Anthony Gatto’s “The Making of Americans”

cover FCR265

GATTO: The Making of Americans: A Radio Opera / Anna Dagmar, voc (Martha as a child); Pamela Stein, sop (Julia Dehning); Rachel Calloway, mezzo (Julia’s mother); Elizabeth Munn, mezzo (Martha Redfern); David Echeland, ctr-ten (David Hersland); Michael Mueller, ten (Alfred Hersland); Bradley Greenwald, ten (Old Man); JACK String Quartet; Zeitgeist; David Pinkard, cond . New Focus Recordings FCR265

The Making of Americans: Being a History of a Family’s Progress is Gertrude Stein’s modernist 1925 novel, actually finished many years earlier. It traces the genealogy, history and psychological development of the fictional Redfern and Hersland families. In a March 1934 review in The Capital Times, the unidentified critic made these comments:[1]

The style is confusing until you get used to it. The words and sentence structures are simple enough yet the odd phrasing and unique combinations of words, the driving repetitions are upsetting to a reader who is accustomed to having things move along in the orthodox fashion.

Yet if you have patience to stick with it, you’ll begin to realize that by this method Gertrude Stein is able to give the reader a sense of human relationships and emotions which are ordinarily intangible and almost impossible to characterize in straightforward prose.

Here, American composer Anthony Gatto (b. 1962) attempts to reconcile Stein’s odd prose forms with music, as Virgil Thomson had done in the 1940s with Four Saints in Three Acts and The Mother of us All. I happen to like the latter more than the former, but even in that case the listening experience is unnerving, not just because of Stein’s odd prose style but because several characters are singing all at the same time and their lines have different words.

By creating his own libretto from Stein’s novel, Gatto has tried to rectify this by picking and choosing what he wanted from the novel, alternating spoken words with singing. His style, in this work at least, combines mid-20th-century American, not to dissimilar from Thomson’s, with modern-sounding “soft rock” beats. These are not as annoying as one might think, largely because Gatto sustains a lyric line above it as other singers indulge in group rhythmic singing.

Stein’s minimalist sort of word repetition falls easily into this musical pattern, but although the singers portraying the various characters are all identified, there seems to be no identification in the booklet for the female narrator of “Every one who ever was or is or will be living.” Not that it makes a huge difference, but still, an identification would have been nice. I swear that I hear a countertenor (ugh!) in the ensemble, but what the hey, it’s Gatto’s opera. At least he’s not desecrating Handel or Bach.

The novel is broken down into scenes as follows:

Part I: Progress of American Families

  1. What is a normal American?
  2. Family living can be existing.
  3. Every one who ever was or is or will be living.

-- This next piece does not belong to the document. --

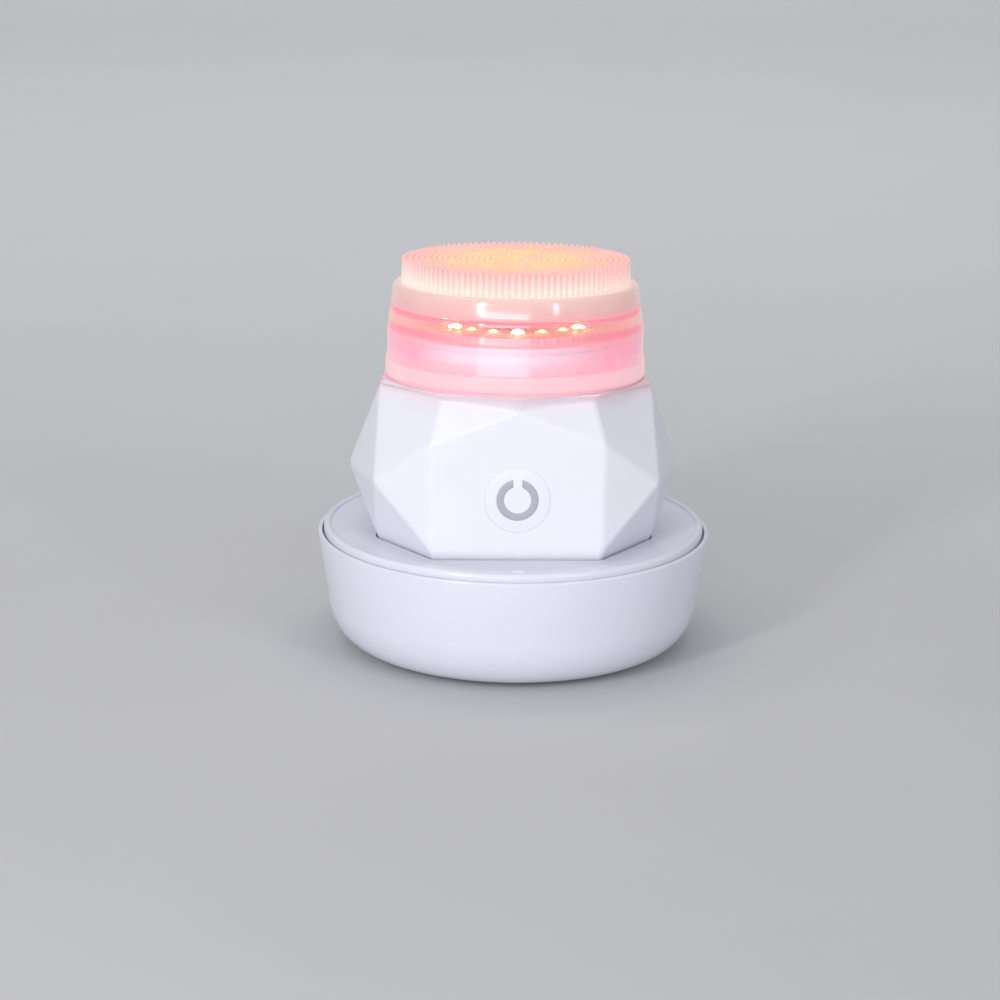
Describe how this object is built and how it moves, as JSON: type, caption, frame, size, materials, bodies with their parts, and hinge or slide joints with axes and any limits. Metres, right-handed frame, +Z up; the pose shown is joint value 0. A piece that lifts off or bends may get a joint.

Part II: The Marriage and Divorce of Julia Dehning and Alfred Hersland

  1. David Hersland’s song for Julia.
  2. Once an angry man dragged his father.
  3. I like loving, sometimes (The Divorce of Julia and Alfred)

Part III: The Funeral of David Hersland

  1. If any one is sad enough.
  2. Sharp knives and sharp scissors.
  3. Some were very pleased.
  4. Changing is existing.
  5. He was not one who had been one fighting.

Part IV: History of a Family’s Progress

  1. Family living can go on existing.
  2. Any one has come to be a dead one. Any one.
  3. Some are not believing that any other one can really be only doing the thing that other one is doing. No. Not every one is doing something that any family living is needing.

The music continues to morph and change as we move from scene to scene. Happily, most (but not all) of the singers have good diction, so that following the libretto isn’t terribly difficult. Gatto’s musical building blocks are often edgy but not always, and except for the passages in which several characters are speaking or singing against one another, not terribly difficult for the ear to follow. If you like The Mother of us All, you should like this as much if not more. If you don’t like The Mother of us All or Gertrude Stein in general, you’ll either like it but have difficulty or not like it at all. Except for the hooty countertenor who sings the role of David Hersland, I liked all of the singers.

Since the accompaniment consists of a string quartet and Zeitgeist, a quartet consisting of a bass clarinet, pianist and two percussionists, the instrumental textures are clear and unmuddied. This also aids in hearing the various strands of the music. One of the most atonal and rapidly-moving sections is section 10, “Changing is existing.”

This is an extremely interesting work and certainly worth hearing. I came down against keeping it because there was just too much countertenor for me.